Sunday, October 02, 2011

Unbelivably hot weather during the day, but when I wake in the early morning (about 4 am) it is so cold I am almost shivering.

Saturday, October 01, 2011

Scottish Studies debate on the Parliament Channel

This morning, despite the sunny weather, I watched the Scottish Studies debate on the Parliament Channel.

I only meant to watch a little, while I had a cup of tea, but I ended up watching over an hour.

It seemed a classic Orwellian exercise ("He who controls the present, controls the past.
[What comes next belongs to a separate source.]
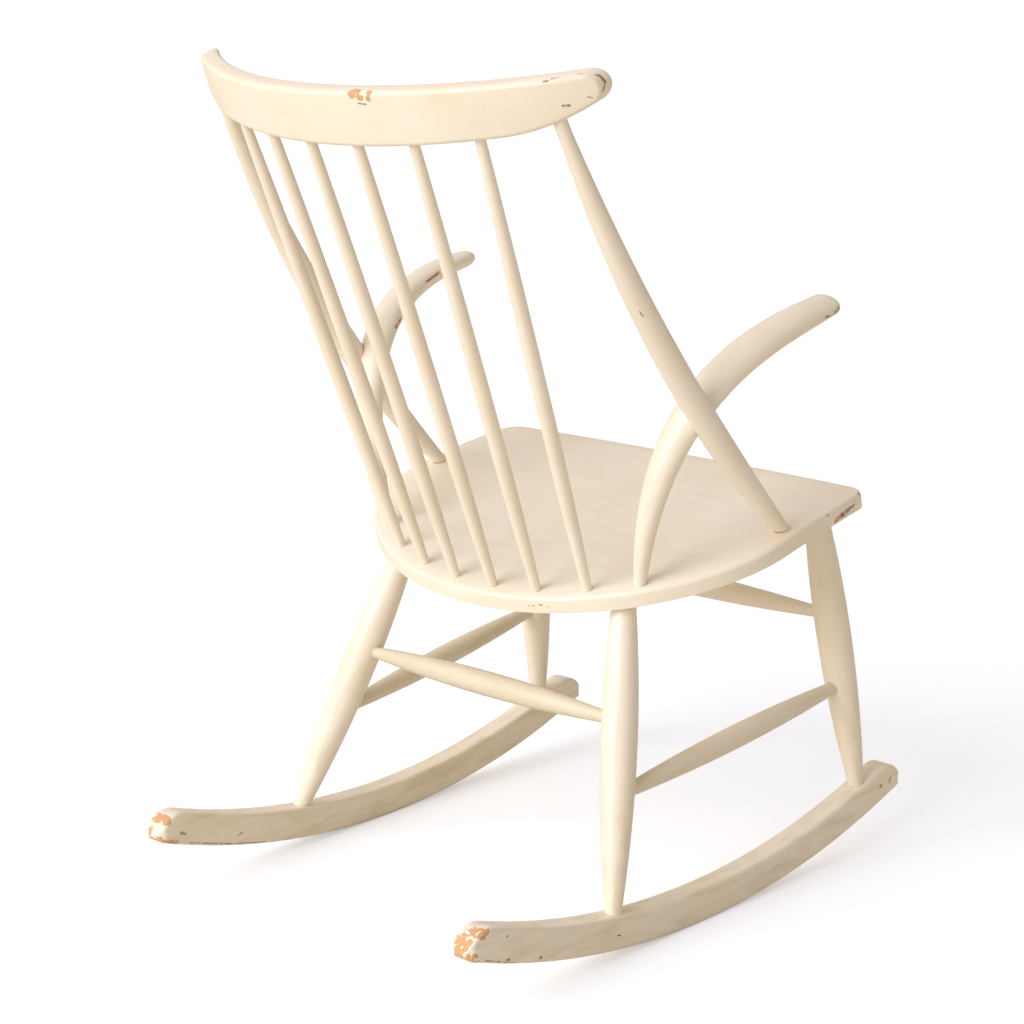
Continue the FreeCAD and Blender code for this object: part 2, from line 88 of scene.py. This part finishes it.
# Soil from the floor, with painted shade, begins at the first height and is most at the second
soil_and_shade_begins = 320 * millimetre
soil_and_shade_is_most = 50 * millimetre

# How the weld and the smoothing of a CAD mesh are made
weld_distance = 0.01 * millimetre
crease_angle = math.radians(38)

# The camera, as worked out from the photograph
camera_azimuth = math.radians(222.742)
camera_elevation = math.radians(13.476)
camera_place = Vector((-1.73645, 1.90882, 1.02116))
image_width = 1024
focal_length_pixels = 2450
sensor_width_mm = 36.0

# Studio: a broad soft key from the left of the camera, and light all round
key_colour = "FBFCFF"
key_strength = 2.15
key_softness = math.radians(45)
key_turn = math.radians(-54)
key_height = math.radians(27)
surround_strength = 0.8
surround_far_share = 0.48
near_side_turn = math.radians(-90)
floor_lift = 0.38
floor_half_width = 120.0

# Places where the paint has gone to the wood: from, to and radius, in millimetres
bared_places = {
    "crest_rail": [
        ((-53, 306, 868), (-61, 305, 867), 5.5),
        ((-71, 303, 864), (-72, 303, 869), 3.0),
    ],
    "rocker_left": [
        ((236, 340, 87), (220, 340, 87), 6.5),
        ((238, 349, 74), (236, 349, 62), 5.5),
        ((236, 348, 64), (218, 348, 64), 6.0),
        ((216, 342, 63), (216, 330, 60), 3.0),
    ],
    "rocker_right": [
        ((-226, 338, 87), (-243, 331, 90), 7.0),
        ((-223, 347, 79), (-226, 350, 66), 7.5),
        ((-226, 349, 66), (-241, 345, 64), 7.0),
        ((-234, 347, 76), (-236, 344, 80), 4.0),
    ],
    "arm_left": [((237, -82, 622), (241, -106, 630), 1.6)],
    "seat": [((-268, -186, 403), (-267, -201, 408), 2.6)],
}

# Knocks and scratches gone dark, in the same way
dark_marks = {
    "crest_rail": [
        ((-240, 238, 886), (-257, 225, 891), 0.7),
        ((-257, 225, 891), (-272, 208, 889), 0.9),
        ((-272, 208, 889), (-275, 203, 883), 1.7),
        ((-275, 203, 883), (-275, 206, 874), 1.0),
        ((-234, 242, 883), (-238, 240, 884), 1.0),
        ((-246, 228, 862), (-251, 225, 862), 1.3),
        ((-266, 216, 870), (-269, 214, 869), 0.9),
        ((-58, 304, 859), (-68, 303, 858), 0.9),
    ],
    "arm_right": [
        ((-279, -167, 635), (-281, -158, 630), 2.6),
        ((-281, -158, 630), (-281, -142, 629), 1.6),
        ((-279, -168, 640), (-277, -170, 645), 0.8),
    ],
    "arm_left": [
        ((238, -84, 622), (241, -106, 629), 1.0),
        ((221, -16, 579), (225, -27, 586), 2.4),
        ((248, -171, 643), (250, -172, 647), 1.2),
    ],
    "seat": [
        ((-267, -202, 408), (-266, -216, 411), 3.4),
        ((-266, -216, 411), (-265, -226, 414), 1.6),
        ((-261, -240, 423), (-261, -243, 423), 1.7),
        ((-268, -172, 412), (-268, -175, 412), 1.2),
        ((-81, 93, 332), (-83, 93, 332), 0.9),
        ((-87, 92, 333), (-89, 91, 333), 0.9),
        ((-93, 90, 335), (-97, 89, 335), 0.9),
        ((-102, 88, 334), (-104, 87, 334), 0.8),
    ],
    "rocker_left": [
        ((215, 322, 68), (215, 317, 66), 1.9),
        ((217, 240, 42), (217, 235, 44), 1.0),
        ((216, 311, 54), (217, 253, 36), 0.8),
        ((217, 253, 36), (218, 201, 23), 0.7),
    ],
    "rocker_right": [
        ((-244, 301, 76), (-244, 299, 76), 1.1),
        ((-244, 300, 52), (-244, 297, 51), 1.5),
        ((-245, 255, 39), (-245, 252, 39), 1.5),
        ((-257, -309, 69), (-257, -311, 70), 1.7),
        ((-257, -326, 71), (-257, -329, 77), 1.4),
        ((-243, 330, 60), (-244, 262, 34), 0.8),
    ],
    "back_post_right": [((-252, 124, 663), (-252, 117, 656), 0.8)],
}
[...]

He who controls the past, controls the future").

The language used by the SNP is interesting.  They maintain a headline commitment to mutliculturalism and diversity, while at the same time appearing to include coded messages that imply the opposite.  The Labour MSPs didn't really know how to respond to this (there was no meaningful contribution from the Conservatives or the Liberal Democrats).

For instance, MSP Rob Gibson loudly proclaimed "Our proudly mongrel nation" but did so with a smirk, as if it was just a tool he was using.

MSP John Finnie talked about "the sacrifice of the indigenous people at Culloden".  Later he talked about "the British suppression of the natives of Skye".  This use of emotive and tendentious language rather undermined the claims the SNP were making that the new "Scottish Studies" would be impartial. 

MSP Paul Wheelhouse seemed to feel an obligation to mention his "Scottish ancestry".  But if Scottish people are "proudly mongrel" how can they have a coherent ancestry?  No-one seemed to notice this inconsistency.

The summing up by Education Minister Michael Russell included a rabble-rousing list of "let's talk about..." (but he didn't talk about any of the things he listed).  He also made frequent references to a number of fictional works (novels and films), which seemed to be a flimsy intellectual basis on which to base an education policy.  His closing sentence, shouted to the assembly, was "Let's show enthusiasm for where we came from" - but if they are "proudly mongrel" surely they do not come from any one place?